A mesma pesquisa apontou que a maior parte dos pacientes eram mulheres, com idade média de 63 anos, portadoras de doenças crônicas, como diabetes e hipertensão. Cerca de um terço dos entrevistados estavam no estágio avançado da doença e, em média, submetiam-se ao tratamento há mais de sete anos – 38% deles revelaram ter histórico familiar de glaucoma e, entre estes, 68% buscaram o médico por essa razão.
A falta de hábito de consultas periódicas, com o exame aprofundado, dificulta a prevenção da cegueira. “A consulta oftalmológica não é feita apenas para a troca de óculos. Isto é apenas uma parte”, alerta Caixeta, da SBG, preocupado com o fato de que muitas pessoas cultivam o péssimo hábito de substituir a visita ao oftalmologista pela “facilidade” representada pela aquisição de óculos padronizados vendidos em camelódromos, farmácias e até supermercados. Ele salienta que “reduzir os casos de glaucoma é uma tarefa impossível. Temos, isto sim, de aplacar o dano causado pela doença”, preconiza. Caixeta frisa, a exemplo do que afirmam todos os especialistas, que “o diagnóstico precoce é a melhor forma de impedir a progressão da doença”.
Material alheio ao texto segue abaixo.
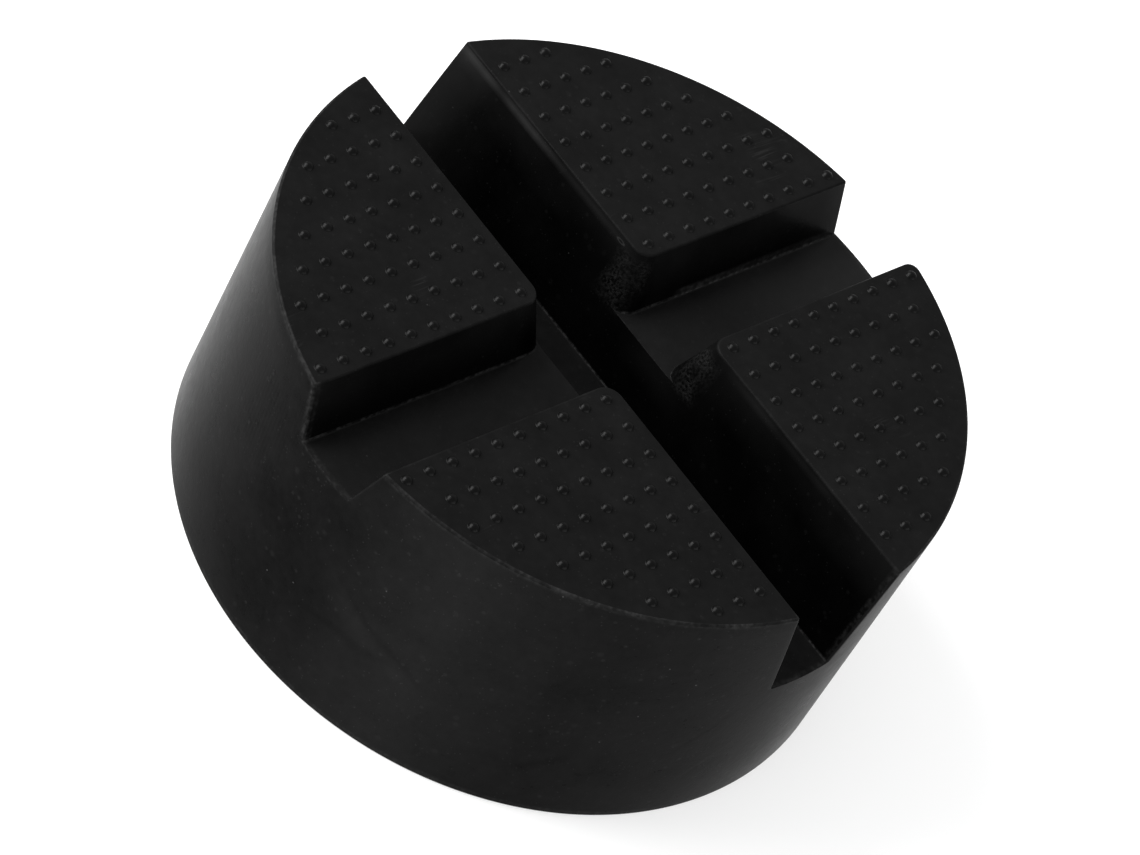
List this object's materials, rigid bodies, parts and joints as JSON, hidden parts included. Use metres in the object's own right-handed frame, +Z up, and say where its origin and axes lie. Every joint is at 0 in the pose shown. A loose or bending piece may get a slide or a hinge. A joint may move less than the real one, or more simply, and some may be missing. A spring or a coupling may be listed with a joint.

Com o slogan “No Brasil há 900 mil portadores de glaucoma e há gente fingindo que não vê”, a Abrag tem se empenhado no trabalho de orientação, apresentando vídeos educacionais em emissoras de televisão, cinemas e casas de espetáculo. A entidade, criada e estimulada por universidades e apoiada pelo Conselho Brasileiro de Oftalmologia (CBO) e pela Sociedade Brasileira de Glaucoma, tem também divulgado informações e feito alertas em pôsteres afixados em aeroportos, metrôs e rodoviárias.
As expectativas são boas. Em alguns anos, terapias melhor preparadas ajudarão a lidar com o número crescente de glaucomatosos. Além de novos aparelhos que chegarão ao mercado para aprimorar a detecção e melhorar o acompanhamento dos pacientes, a terapia genética poderá estar disponível num tempo não muito distante. No mais, “espera-se para breve o surgimento de drogas mais eficazes e com menores efeitos colaterais, posologias e preços que facilitem a adesão ao tratamento”, informa Arruda Mello. O enfrentamento da doença, todavia, está vinculado ao aperfeiçoamento do sistema de saúde e à ação do poder público, no sentido de disponibilizar informações detalhadas à população sobre o glaucoma. O fato é que, apesar de vivermos na tão festejada era da tecnologia de ponta, ainda há pessoas ficando cegas por ignorância ou negligência.